Le désastre de Metz, le malheur de Thionville, ne découragèrent pas le petit nombre de défenseurs qui résistaient encore dans le département de la Moselle. À chaque extrémité de ce département, à plus de trente lieues l’une de l’autre, les deux forteresses de Bitche et de Longwy, sommées de se rendre dès le mois d’août, ne se sont pas encore rendues, et l’armistice les trouvera occupées par des soldats français. On ne peut penser sans reconnaissance à ces sentinelles isolées qui, après six mois de guerre et de défaite, tiennent encore le drapeau de la France si près de la frontière allemande. Elles ne se font assurément aucune illusion sur leurs chances de salut, elles n’attendent rien de l’avenir, elles ne résistent pas pour se sauver ; mais elles gardent un poste de combat et s’y défendent jusqu’au bout. Les officiers qui commandent ces deux places et les habitans qui y vivent ne se croient déliés d’aucun de leurs devoirs parce qu’autour d’eux tout a succombé ; ils pensent au contraire que la patrie a d’autant plus besoin de leur courage qu’elle est plus malheureuse.
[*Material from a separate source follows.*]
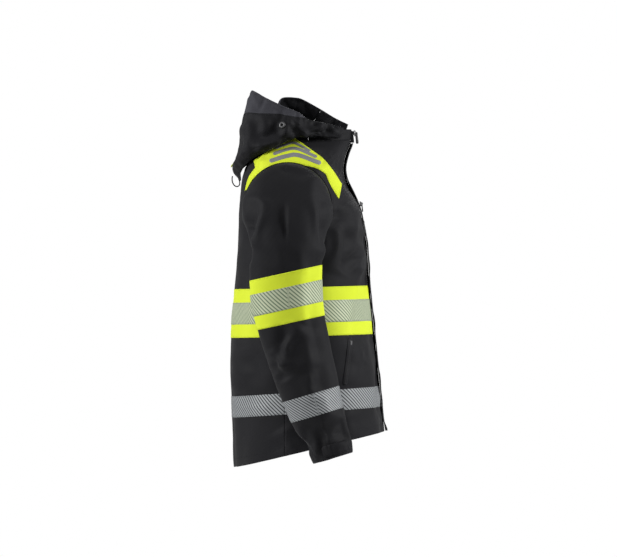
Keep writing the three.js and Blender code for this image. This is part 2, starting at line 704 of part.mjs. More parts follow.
/** Keep what lies between two tilted levels of the sleeve. */
function sleeveSlice(layer, top, bottom) {
  const normal = new THREE.Vector3(0, Math.sin(BAND_TILT), Math.cos(BAND_TILT));
  const offset = (z) => normal.dot(new THREE.Vector3(0, -2, z));
  const kept = layer.trimByPlane(normal.toArray(), offset(bottom));
  return kept.trimByPlane(normal.clone().negate().toArray(), -offset(top));
}

/** Forearm as a solid in the elbow's own frame, grown by an offset. */
function forearmSolid(offset, from, to, overshoot = 0) {
  const at = (d) => {
    const below = FOREARM_STATIONS.find((s) => s.d >= d) ?? FOREARM_STATIONS.at(-1);
    const above = FOREARM_STATIONS[Math.max(FOREARM_STATIONS.indexOf(below) - 1, 0)];
    const share = below === above ? 0 : (d - above.d) / (below.d - above.d);
    const mix = (a, b) => THREE.MathUtils.lerp(a, b, share);
    const centre = new THREE.Vector3(mix(above.x, below.x), 0, -d);
    const halfX = mix(above.half[0], below.half[0]);
    return sleeveRing(centre, halfX, mix(above.half[1], below.half[1]), offset);
  };
  const stops = FOREARM_STATIONS.map((s) => s.d).filter((d) => d > from + 1 && d < to - 1);
  const rings = [from, ...stops, to].map(at);
  if (overshoot) {
    rings.unshift(rings[0].map((p) => p.clone().setZ(p.z + overshoot)));
    rings.push(rings.at(-1).map((p) => p.clone().setZ(p.z - overshoot)));
  }
  return toSolid(loft(rings));
}

/** Layer of the forearm between two offsets and two distances from the elbow. */
function forearmLayer(inner, outer, from, to) {
  return forearmSolid(outer, from, to).subtract(forearmSolid(inner, from, to, 20));
}

/** Soft stretch of sleeve that crumples round the elbow, from one sleeve end to the other. */
function elbowGusset() {
  const frame = new THREE.Matrix4().makeRotationX(-FOREARM_LEAN);
  frame.setPosition(ELBOW.x, ELBOW.y, ELBOW.z);
  const solid = (offset, overshoot) => {
    const upperZ = SLEEVE_END - CLEARANCE + overshoot;
    const upperEnd = new THREE.Vector3(310, GUSSET.upperY, upperZ - (GUSSET.upperY + 2) * BAND_SLOPE);
    const top = sleeveRing(upperEnd, 60, 81.5, offset, BAND_SLOPE);
    const middle = sleeveRing(new THREE.Vector3(ELBOW.x + 2, ELBOW.y, ELBOW.z), 58, 77, offset, 0.02);
    const lowerEnd = new THREE.Vector3(8, 0, -FOREARM_START + CLEARANCE - overshoot);
    const low = sleeveRing(lowerEnd, 54, 71, offset).map((p) => p.applyMatrix4(frame));
    return toSolid(loft([top, middle, low]));
  };
  return solid(0, 0).subtract(solid(-CLOTH, 3));
}

/** Cuff tab: a strap on the outside of the cuff, sewn at its back end. */
function cuffTab() {
  const length = 62;
  const depth = 27;
  const shape = new THREE.Shape();
  shape.moveTo(20, 0);
  shape.lineTo(20, depth);
  shape.lineTo(20 - length + 8, depth);
  shape.quadraticCurveTo(20 - length, depth, 20 - length, depth / 2);
  shape.quadraticCurveTo(20 - length, 0, 20 - length + 8, 0);
  return sidePrism(shape, 0, 2);
}

/** Both sleeves are built on the left and mirrored to the right. */
function buildSleeve(upperGroup, forearmGroup, tabGroup, name, side) {
  const place = (solid) => (side > 0 ? solid : solid.mirror([1, 0, 0]));
  const cloth = sleeveLayer(-CLOTH, 0);
  const trim = sleeveLayer(CLEARANCE, CLEARANCE + TRIM);
  const tape = sleeveLayer(CLEARANCE * 2 + TRIM, CLEARANCE * 2 + TRIM * 2);
  const upper = sleeveSlice(cloth, 0, SLEEVE_END);
  const band = sleeveSlice(trim, SLEEVE_BAND.top, SLEEVE_BAND.bottom);
  const stripe = sleeveSlice(tape, SLEEVE_BAND.tapeTop, SLEEVE_BAND.tapeBottom);
  addPart(upperGroup, `${name}_upper_sleeve`, place(upper), 'shell');
  addPart(upperGroup, `${name}_sleeve_band`, place(band), 'yellow');
  addPart(upperGroup, `${name}_sleeve_band_tape`, place(stripe), 'tape');
  addPart(upperGroup, `${name}_elbow_gusset`, place(elbowGusset()), 'shell');

  const frame = new THREE.Group();
  frame.position.set(side * ELBOW.x, ELBOW.y, ELBOW.z);
  frame.rotation.x = -FOREARM_LEAN;
  forearmGroup.add(frame);
  const forearm = forearmLayer(-CLOTH, 0, FOREARM_START, FOREARM_LENGTH);
  const { top, bottom } = FOREARM_TAPE;
  const forearmTape = forearmLayer(CLEARANCE, CLEARANCE + TRIM, top, bottom);
  addPart(frame, `${name}_forearm`, place(forearm), 'shell');
  addPart(frame, `${name}_forearm_tape`, place(forearmTape), 'tape');

  const outside = 19 + 43.5 + CLEARANCE;
  const tab = toSolid(cuffTab()).translate([outside, 0, -FOREARM_LENGTH + 6]);
  const tabFrame = frame.clone(false);
  tabGroup.add(tabFrame);
  addPart(tabFrame, `${name}_cuff_tab`, place(tab), 'shell');
}

// ---------------------------------------------------------------- hood

/** Height of the hood's rim where it lies over a shoulder or hangs down the back. */
function rimHeight(y) {
  const { shoulderY, shoulderZ, frontZ, slope, drop } = HOOD_RIM;
  if (y < shoulderY) {
    return THREE.MathUtils.mapLinear(y, HOOD_CHEEK.rimY, shoulderY, frontZ, shoulderZ);
  }
  const hanging = THREE.MathUtils.smoothstep(y, 80, HOOD_RIM.backY);
  return shoulderZ - slope * (y - shoulderY) - drop * hanging;
}

/** The hood's surface: u runs round it from cheek to cheek, v from its rim to its edge. */
function hoodPoint(u, v) {
  const around = (u - 0.5) * 2; // -1 at the right cheek, 0 at the back, 1 at the left cheek
  const back = Math.cos((around * Math.PI) / 2) ** 0.9; // 1 at the back, 0 at the cheeks
  const widest = Math.sin(Math.min(Math.abs(around) * 1.25, 1) * 90 * DEG);
  const cheek = THREE.MathUtils.smoothstep(Math.abs(around), 0.72, 1);
  const rimY = THREE.MathUtils.lerp(HOOD_CHEEK.rimY, HOOD_RIM.backY, back);
  const rim = new THREE.Vector3(
    THREE.MathUtils.lerp(HOOD_HALF * widest, HOOD_CHEEK.rimX, cheek), rimY, rimHeight(rimY));
  const edge = new THREE.Vector3(
    THREE.MathUtils.lerp(HOOD_HALF * 0.86 * widest, HOOD_CHEEK.edgeX, cheek),
    THREE.MathUtils.lerp(HOOD_CHEEK.edgeY, HOOD_TIP.y, back),
    THREE.MathUtils.lerp(HOOD_CHEEK.edgeZ, HOOD_TIP.z, back ** 1.6));
  const swell = Math.sin(v * Math.PI) * HOOD_SWELL;
  const point = rim.lerp(edge, v);
  point.x += swell * 0.7 * widest * (1 - cheek);
  point.y += swell * 0.4 * back;
  point.x *= Math.sign(around) || 0;
  return point;
}

/** Underside of the lying hood, from the collar out to the hood's rim. */
function napePoint(u, v) {
  const outer = hoodPoint(u, NAPE.rimShare);
  outer.addScaledVector(hoodNormal(u, NAPE.rimShare), -(HOOD_CLOTH + NAPE.seam));
  const angle = Math.atan2(outer.y - NAPE.middleY, outer.x);
  const inner = collarOutline(angle, NAPE.height, NAPE.collarGap);
  const point = inner.lerp(outer, v);
  point.z += Math.sin(v * Math.PI) * NAPE.arch;
  return point;
}

/** Point of the collar's outside in a direction from its middle, moved outwards. */
function collarOutline(angle, z, gap) {
  const { half, back } = collarSection(z);
  const middle = (back + frontY(z)) / 2;
  const depth = (back - frontY(z)) / 2 + gap;
  const [x, y] = [Math.cos(angle), Math.sin(angle)];
  const power = TORSO_SQUARENESS;
  const size = (Math.abs(x / (half + gap)) ** power + Math.abs(y / depth) ** power) ** (-1 / power);
  return new THREE.Vector3(x * size, middle + y * size, z);
}

/** Outward direction of the hood's surface. */
function hoodNormal(u, v) {
  const step = 0.01;
  const along = hoodPoint(u + step, v).sub(hoodPoint(u - step, v));
  const up = hoodPoint(u, v + step).sub(hoodPoint(u, v - step));
  return up.cross(along).normalize();
}

/** Round adjuster for the hood's drawcord, seated on one side of the hood. */
function hoodAdjuster(side) {
  const { around, up, radius, thickness } = ADJUSTER;
  const u = 0.5 + side * around;
  const seat = hoodPoint(u, up);
  const outward = hoodNormal(u, up);
  const cap = new THREE.CylinderGeometry(radius * 0.8, radius, thickness, 20);
  const turn = new THREE.Quaternion().setFromUnitVectors(new THREE.Vector3(0, 1, 0), outward);
  const lift = CLEARANCE + thickness / 2;
  return cap.applyQuaternion(turn).translate(...seat.addScaledVector(outward, lift).toArray());
}

/** Small tab on the back of the hood. */
function hoodTab() {
  const { half, height, thickness, up } = HOOD_TAB;
  const seat = hoodPoint(0.5, up);
  const lean = Math.atan2(HOOD_RIM.backY - HOOD_TIP.y, HOOD_TIP.z + 84);
  const tab = block([-half, 0, -height / 2], [half, thickness, height / 2]);
  return tab.rotateX(lean).translate(0, seat.y + CLEARANCE + 0.4, seat.z);
}

// Elastic cord that hangs in a loop below the hood's back
const REAR_CORD = [
  [0, 138.8, -86], [0, 139.6, -92], [0, 139, -99], [0, 136.6, -105], [0, 132.6, -109.4],
  [0, 128, -111], [0, 123.8, -109.4], [0, 121.4, -105], [0, 121.6, -99], [0, 123.4, -93],
  [0, 125.2, -88], [0, 126.6, -84],
];
const CORD_RADIUS = 1.4;

/** Tube along the rear cord's route. */
function rearCord() {
  const route = new THREE.CatmullRomCurve3(REAR_CORD.map((point) => new THREE.Vector3(...point)));
  const section = new THREE.Shape().absarc(0, 0, CORD_RADIUS, 0, 2 * Math.PI);
  const options = { steps: 22, extrudePath: route, curveSegments: 8, bevelEnabled: false };
  return new THREE.ExtrudeGeometry(section, options);
}

/** Hood pieces, all on the lifting body. */
function buildHood(hood) {
  const shellTop = 1 - BRIM_SHARE;
  const shell = thickGrid((u, v) => hoodPoint(u, v * shellTop), HOOD_COLUMNS, HOOD_ROWS, -HOOD_CLOTH);
  const brimStart = shellTop + 0.006;
  const brim = thickGrid((u, v) => hoodPoint(u, brimStart + v * (1 - brimStart)),
    HOOD_COLUMNS, 2, -HOOD_CLOTH);
  addPart(hood, 'hood_shell', shell, 'shell');
  addPart(hood, 'hood_brim', brim, 'brim');
  const napeColumns = HOOD_COLUMNS - 2 * NAPE.margin;
  const napeU = (u) => (NAPE.margin + u * napeColumns) / HOOD_COLUMNS;
  const nape = thickGrid((u, v) => napePoint(napeU(u), v), napeColumns, 2, NAPE.cloth);
  addPart(hood, 'hood_nape_panel', nape, 'shell');
  addPart(hood, 'right_hood_adjuster', hoodAdjuster(-1), 'plastic');
  addPart(hood, 'left_hood_adjuster', hoodAdjuster(1), 'plastic');
  addPart(hood, 'hood_tab', hoodTab(), 'yellow');
  addPart(hood, 'hood_rear_cord', rearCord(), 'elastic');
}

// ---------------------------------------------------------------- assembly

const coat = new THREE.Group();
const bodies = {};
for (const name of ['torso', 'right_front', 'left_front', 'storm_flap', 'zip_slider', 'zip_puller',
  'hood', 'right_sleeve', 'left_sleeve', 'right_forearm', 'left_forearm', 'right_cuff_tab',
  'left_cuff_tab', 'right_chest_slider', 'left_chest_slider', 'right_pocket_slider',
  'left_pocket_slider']) {
  bodies[name] = new THREE.Group();
  coat.add(bodies[name]);
}

const layers = {
  cloth: torsoLayer(-CLOTH, 0),
  trim: torsoLayer(CLEARANCE, CLEARANCE + TRIM),
  tape: torsoLayer(CLEARANCE * 2 + TRIM, CLEARANCE * 2 + TRIM * 2),
};
const collar = collarRing();
buildTorso(bodies.torso, layers.cloth, layers.trim, layers.tape);
addPart(bodies.torso, 'collar_back', collar.subtract(BOTH_FRONTS), 'shell');
addPart(bodies.torso, 'hang_loop', hangLoop(), 'elastic');

const placket = placketFrame();
const plackets = {};
for (const [name, side] of [['right', -1], ['left', 1]]) {
  const zip = buildFront(bodies[`${name}_front`], name, side, layers, collar, placket);
  const sliders = placketFrame();
  bodies[`${name}_chest_slider`].add(sliders);
  chestZip(zip, sliders, name, side);
  plackets[name] = zip;
  handPocket(bodies.torso, name, side, layers.trim);
  const { frame, solid } = pocketSlider(side);
  bodies[`${name}_pocket_slider`].add(frame);
  addPart(frame, `${name}_pocket_slider`, solid, 'metal');
  buildSleeve(bodies[`${name}_sleeve`], bodies[`${name}_forearm`], bodies[`${name}_cuff_tab`],
    name, side);
}

const flapFrame = placketFrame();
bodies.storm_flap.add(flapFrame);
addPart(flapFrame, 'storm_flap', stormFlap(), 'shell');
const sliderFrame = placketFrame();
bodies.zip_slider.add(sliderFrame);
addPart(sliderFrame, 'zip_slider', slider(), 'metal');
const pullerFrame = placketFrame();
bodies.zip_puller.add(pullerFrame);
addPart(pullerFrame, 'zip_puller', puller(), 'plastic');

buildHood(bodies.hood);

export default coat;
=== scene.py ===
"""Looks of a hooded high-visibility work coat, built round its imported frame.

Metres, in the frame's own axes: +Z up, the front towards -Y, the wearer's left towards +X.
The shell is cut from a few dense cloth surfaces (torso, sleeves, hood, flap), each with its
folds, so that panels, bands and tapes lie on the same cloth and follow the same creases.
"""

import logging
import math
from dataclasses import dataclass, field
from enum import Enum
from typing import Callable, Sequence

import bpy
import numpy as np
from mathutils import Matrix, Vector


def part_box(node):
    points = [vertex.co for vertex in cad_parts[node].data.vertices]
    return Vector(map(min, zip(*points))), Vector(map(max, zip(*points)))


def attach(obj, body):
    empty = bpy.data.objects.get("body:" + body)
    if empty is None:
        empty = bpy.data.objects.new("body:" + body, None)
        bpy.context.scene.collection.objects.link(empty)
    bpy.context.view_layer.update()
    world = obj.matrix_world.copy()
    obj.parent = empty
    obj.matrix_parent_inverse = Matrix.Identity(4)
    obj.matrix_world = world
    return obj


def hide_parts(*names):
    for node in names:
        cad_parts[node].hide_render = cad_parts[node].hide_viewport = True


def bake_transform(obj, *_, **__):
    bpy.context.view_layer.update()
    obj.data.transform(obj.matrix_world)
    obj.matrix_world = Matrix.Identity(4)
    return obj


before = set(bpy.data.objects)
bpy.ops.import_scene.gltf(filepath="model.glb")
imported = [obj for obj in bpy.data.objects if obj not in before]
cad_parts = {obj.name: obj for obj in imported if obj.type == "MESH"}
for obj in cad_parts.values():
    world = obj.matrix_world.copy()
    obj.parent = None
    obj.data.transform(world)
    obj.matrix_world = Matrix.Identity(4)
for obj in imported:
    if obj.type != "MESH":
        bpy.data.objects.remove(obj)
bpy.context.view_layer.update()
LOG = logging.getLogger("coat")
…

Le fort de Bitche, situé à la limite de la Bavière rhénane, au point même où finissent les Vosges françaises, garde la route qui va de Wissembourg à Sarreguemines et à Forbach, en longeant notre frontière. Cette situation l’exposait à une des premières visites de l’ennemi, qui y arriva en effet dès le début de la campagne en poursuivant les débris de la division Douai, qu’il venait de surprendre et d’écraser dans la malheureuse journée du 4 août. Le général de Failly aurait pu s’y trouver encore, car c’était le poste qui avait été assigné à ses soldats pour relier les forces du maréchal Mac-Mahon à celles du général Frossard ; mais il ne s’y trouvait pas plus qu’il ne se trouvait à la bataille de Forbach et à celle de Reischofen. Il errait sur les routes, dans les défilés des montagnes, pendant qu’à sa droite et à sa gauche, à quelques lieues de lui, deux corps d’armée français étaient écrasés par des forces supérieures. De ces deux engagemens livrés si près de lui, ce général ne connut que la déroute dans laquelle il se laissa entraîner avec ses 35,000 hommes, sans pouvoir ni s’arrêter ni se reformer avant Châlons. Du même coup, il avait perdu tous ses bagages et toutes ses rations de vivres, qui heureusement furent recueillis par le commandant du fort de Bitche. C’est de ces magnifiques approvisionnemens que vit encore aujourd’hui la petite garnison de la place. Il y avait peut-être là de quoi la nourrir pendant un an.